Kenya's push for quick regional tariff review hits a wall

Export Promotion Council CEO Peter Biwott (left) listens as Kitui Senator Enoch Wambua speaks at a past event. [Paul Mutua, Standard]

Kenya will have to wait longer for the East African Community (EAC) to make the much-awaited review of the Common External Tariff (CET).

This is as negotiations between member States drag on.

Kenya, which since September last year has been pushing hard to have the review fast-tracked, will have to wait for an indefinite period, as Uganda and Tanzania ask for more time to access the impact of such a review on their local economies.

Export Promotion Council (EPC) Chief Executive Peter Biwott said the review request at the hands of the EAC secretariat would have happened last September but States are holding back and asking for more time to study its impact.

“I believe no country in the region is opposed to reviewing CET and making it more accommodative. But we have regional finance ministers who are asking for more time and that is what is dragging the negotiations,” said Mr Biwott yesterday at the sidelines of the Intra-Africa Trade conference in Nairobi.

In 2005, when EAC countries adopted a Customs Union, they committed themselves to the current CET, which Kenya is now demanding to be reviewed.
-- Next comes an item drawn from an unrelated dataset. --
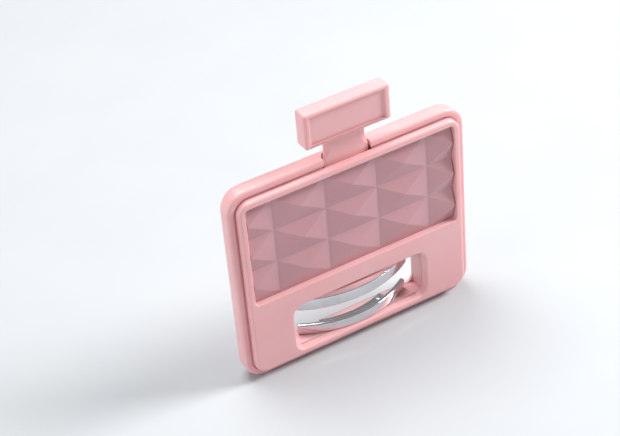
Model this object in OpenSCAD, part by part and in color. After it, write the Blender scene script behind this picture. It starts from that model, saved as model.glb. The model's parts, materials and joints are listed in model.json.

The CET comprises of a triple band structure where raw materials and capital goods traded among EAC countries do not attract any tax.

The second structure is where intermediate goods used to process a final product for example sugar that is used to produce final products such as confectioneries attract a 10 per cent levy.

Final products

The third structure is where the final, manufactured products that are traded among the countries attract a 25 per cent levy.

But Kenya is now pushing for a fourth structure in the tax band, where final products produced through raw materials imported from foreign markets outside the EAC domain are treated in the same way as final products manufactured using local raw materials.

That is subjected to a 25 per cent tariff, instead of the current 30 per cent tariff it attracts.